Un autre horizon que celui de Windows
Par ailleurs, certaines structures interrogées soulèvent la question de la réelle utilité du passage à Windows 11, considérant que Windows 10 répond déjà parfaitement à leurs besoins. Certains soulignent la surenchère technologique, notamment via l’intégration de l’IA dans les ordinateurs, considérant de plus le coût énergétique supplémentaire que peut représenter l’utilisation de processeurs plus puissants (comme l’exige Windows 11).
Combien de temps avant que Windows 11 soit à son tour révolu, et qu’on nous pousse à renouveler nos équipements pour passer à la suite ?
Enfin, ce passage forcé à Windows 11 visibilise la dépendance des structures publiques à Microsoft, et pose pour certains la question de la souveraineté nationale au moment de subir de telles décisions des grandes firmes.
Finalement, entre continuer à utiliser Windows 10 et accepter le passage à Windows 11, aucune de ces options ne semble finalement avantageuse pour nos administrations.
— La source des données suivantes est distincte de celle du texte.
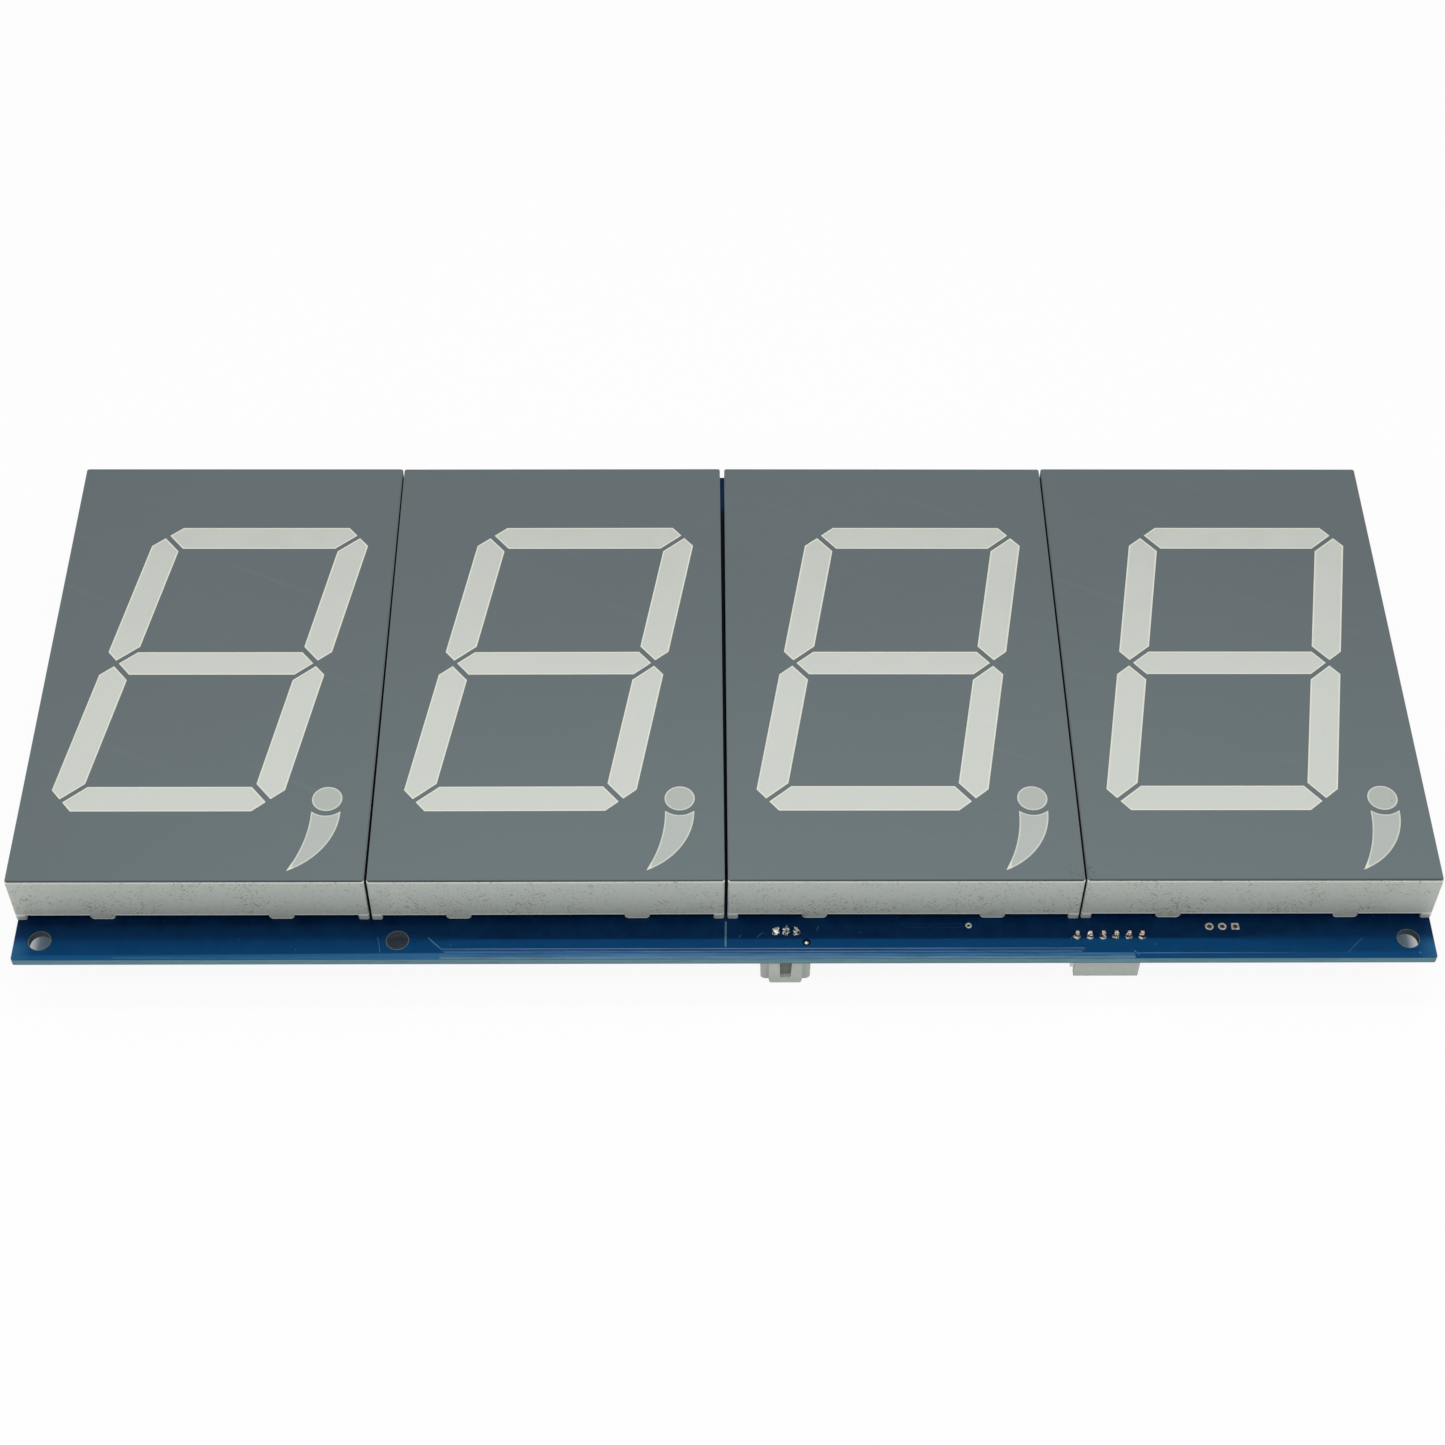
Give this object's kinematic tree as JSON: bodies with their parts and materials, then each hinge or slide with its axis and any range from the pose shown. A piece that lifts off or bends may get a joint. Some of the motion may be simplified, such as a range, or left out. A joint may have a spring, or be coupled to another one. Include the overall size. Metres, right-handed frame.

Certaines structures évoquent une troisième option, celle de passer à des systèmes d’exploitation libres de type Linux. Si cette option est théoriquement gratuite, elle suppose cependant un coût d’adaptation des outils et des usages potentiellement très important.
Certaines collectivités tentent dès maintenant de transitionner vers des logiciels libres, comme la ville de Lyon, qui a annoncé que 80 % de leurs postes cesseront d’utiliser Microsoft Office d’ici à 2026 au profit de Onlyoffice. Malgré cette volonté d’émancipation, la dépendance à Microsoft est une réalité qui empêche nos administrations de migrer totalement, notamment en ce qui concerne le système d’exploitation Windows.